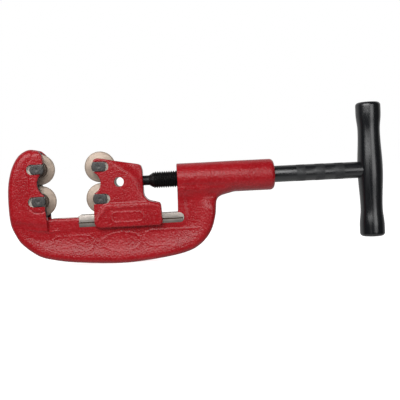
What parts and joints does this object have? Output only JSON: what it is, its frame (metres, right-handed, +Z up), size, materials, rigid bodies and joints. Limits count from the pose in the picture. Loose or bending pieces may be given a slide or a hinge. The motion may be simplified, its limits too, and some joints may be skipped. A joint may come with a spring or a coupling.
{
  "type": "pipe cutter",
  "caption": "Heavy-duty hand pipe cutter: cast C-shaped frame, sliding jaw on machined ways, cutting wheels on pins, feed screw through a long barrel and a waisted T-handle.",
  "frame": {"origin": "middle of the bounding box in X and Y, at the lowest point of the belly", "axes": "+X along the feed screw towards the T-handle, +Z up out of the throat, Y across the cheeks; the wheels lie in the plane Y = 0"},
  "size_m": [0.422, 0.0392, 0.1667],
  "materials": {
    "red_enamel": "gloss red enamel sprayed on sand-cast malleable iron",
    "wheel_steel": "turned and hardened tool steel",
    "pin_steel": "dark heat-treated steel, turned",
    "spring_steel": "bright spring steel",
    "black_screw": "black-oxided steel, oiled",
    "black_enamel": "gloss black enamel on forged steel"
  },
  "bodies": {
    "frame": {"frame_casting": "red_enamel", "jaw_pin_upper": "pin_steel", "jaw_pin_lower": "pin_steel", "jaw_clip_upper": "spring_steel", "jaw_clip_lower": "spring_steel"},
    "slide": {"slide_casting": "red_enamel", "slide_pin_upper": "pin_steel", "slide_pin_lower": "pin_steel", "slide_clip_upper": "spring_steel", "slide_clip_lower": "spring_steel", "screw_retaining_pin_near": "spring_steel", "screw_retaining_pin_far": "spring_steel", "thrust_button": "pin_steel"},
    "screw": {"feed_screw": "black_screw", "t_handle": "black_enamel", "handle_set_screw": "pin_steel"},
    "jaw_wheel_a": {"jaw_wheel_upper": "wheel_steel"},
    "jaw_wheel_b": {"jaw_wheel_lower": "wheel_steel"},
    "slide_wheel_a": {"slide_wheel_upper": "wheel_steel"},
    "slide_wheel_b": {"slide_wheel_lower": "wheel_steel"}
  },
  "joints": [
    {"name": "slide_feed", "type": "slide", "parent": "frame", "child": "slide", "axis": [-1, 0, 0], "range_m": [-0.0255, 0.021]},
    {"name": "screw_turn", "type": "hinge", "parent": "slide", "child": "screw", "pos_m": [-0.02435, 0, 0.0905], "axis": [-1, 0, 0], "range_deg": [-3600, 2970]},
    {"name": "jaw_wheel_upper_spin", "type": "hinge", "parent": "frame", "child": "jaw_wheel_a", "pos_m": [-0.17655, 0, 0.10815], "axis": [0, 1, 0], "continuous": true},
    {"name": "jaw_wheel_lower_spin", "type": "hinge", "parent": "frame", "child": "jaw_wheel_b", "pos_m": [-0.17655, 0, 0.07285], "axis": [0, 1, 0], "continuous": true},
    {"name": "slide_wheel_upper_spin", "type": "hinge", "parent": "slide", "child": "slide_wheel_a", "pos_m": [-0.10925, 0, 0.10815], "axis": [0, 1, 0], "continuous": true},
    {"name": "slide_wheel_lower_spin", "type": "hinge", "parent": "slide", "child": "slide_wheel_b", "pos_m": [-0.10925, 0, 0.07285], "axis": [0, 1, 0], "continuous": true}
  ],
  "couplings": [
    {"joint": "slide_feed", "follows": "screw_turn", "m_per_rad": 0.00040425}
  ]
}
····················
> **GIVEN EXERCISE**:
Write out the entire listing exactly.

> **WRITTEN ANSWER**:
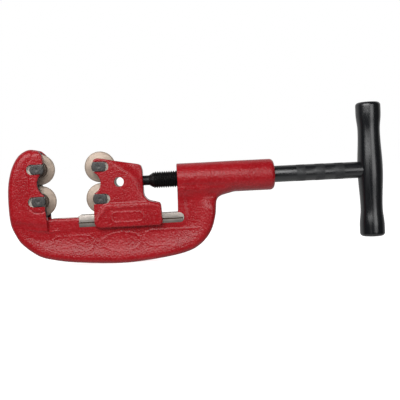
What parts and joints does this object have? Output only JSON: what it is, its frame (metres, right-handed, +Z up), size, materials, rigid bodies and joints. Limits count from the pose in the picture. Loose or bending pieces may be given a slide or a hinge. The motion may be simplified, its limits too, and some joints may be skipped. A joint may come with a spring or a coupling.
{
  "type": "pipe cutter",
  "caption": "Heavy-duty hand pipe cutter: cast C-shaped frame, sliding jaw on machined ways, cutting wheels on pins, feed screw through a long barrel and a waisted T-handle.",
  "frame": {"origin": "middle of the bounding box in X and Y, at the lowest point of the belly", "axes": "+X along the feed screw towards the T-handle, +Z up out of the throat, Y across the cheeks; the wheels lie in the plane Y = 0"},
  "size_m": [0.422, 0.0392, 0.1667],
  "materials": {
    "red_enamel": "gloss red enamel sprayed on sand-cast malleable iron",
    "wheel_steel": "turned and hardened tool steel",
    "pin_steel": "dark heat-treated steel, turned",
    "spring_steel": "bright spring steel",
    "black_screw": "black-oxided steel, oiled",
    "black_enamel": "gloss black enamel on forged steel"
  },
  "bodies": {
    "frame": {"frame_casting": "red_enamel", "jaw_pin_upper": "pin_steel", "jaw_pin_lower": "pin_steel", "jaw_clip_upper": "spring_steel", "jaw_clip_lower": "spring_steel"},
    "slide": {"slide_casting": "red_enamel", "slide_pin_upper": "pin_steel", "slide_pin_lower": "pin_steel", "slide_clip_upper": "spring_steel", "slide_clip_lower": "spring_steel", "screw_retaining_pin_near": "spring_steel", "screw_retaining_pin_far": "spring_steel", "thrust_button": "pin_steel"},
    "screw": {"feed_screw": "black_screw", "t_handle": "black_enamel", "handle_set_screw": "pin_steel"},
    "jaw_wheel_a": {"jaw_wheel_upper": "wheel_steel"},
    "jaw_wheel_b": {"jaw_wheel_lower": "wheel_steel"},
    "slide_wheel_a": {"slide_wheel_upper": "wheel_steel"},
    "slide_wheel_b": {"slide_wheel_lower": "wheel_steel"}
  },
  "joints": [
    {"name": "slide_feed", "type": "slide", "parent": "frame", "child": "slide", "axis": [-1, 0, 0], "range_m": [-0.0255, 0.021]},
    {"name": "screw_turn", "type": "hinge", "parent": "slide", "child": "screw", "pos_m": [-0.02435, 0, 0.0905], "axis": [-1, 0, 0], "range_deg": [-3600, 2970]},
    {"name": "jaw_wheel_upper_spin", "type": "hinge", "parent": "frame", "child": "jaw_wheel_a", "pos_m": [-0.17655, 0, 0.10815], "axis": [0, 1, 0], "continuous": true},
    {"name": "jaw_wheel_lower_spin", "type": "hinge", "parent": "frame", "child": "jaw_wheel_b", "pos_m": [-0.17655, 0, 0.07285], "axis": [0, 1, 0], "continuous": true},
    {"name": "slide_wheel_upper_spin", "type": "hinge", "parent": "slide", "child": "slide_wheel_a", "pos_m": [-0.10925, 0, 0.10815], "axis": [0, 1, 0], "continuous": true},
    {"name": "slide_wheel_lower_spin", "type": "hinge", "parent": "slide", "child": "slide_wheel_b", "pos_m": [-0.10925, 0, 0.07285], "axis": [0, 1, 0], "continuous": true}
  ],
  "couplings": [
    {"joint": "slide_feed", "follows": "screw_turn", "m_per_rad": 0.00040425}
  ]
}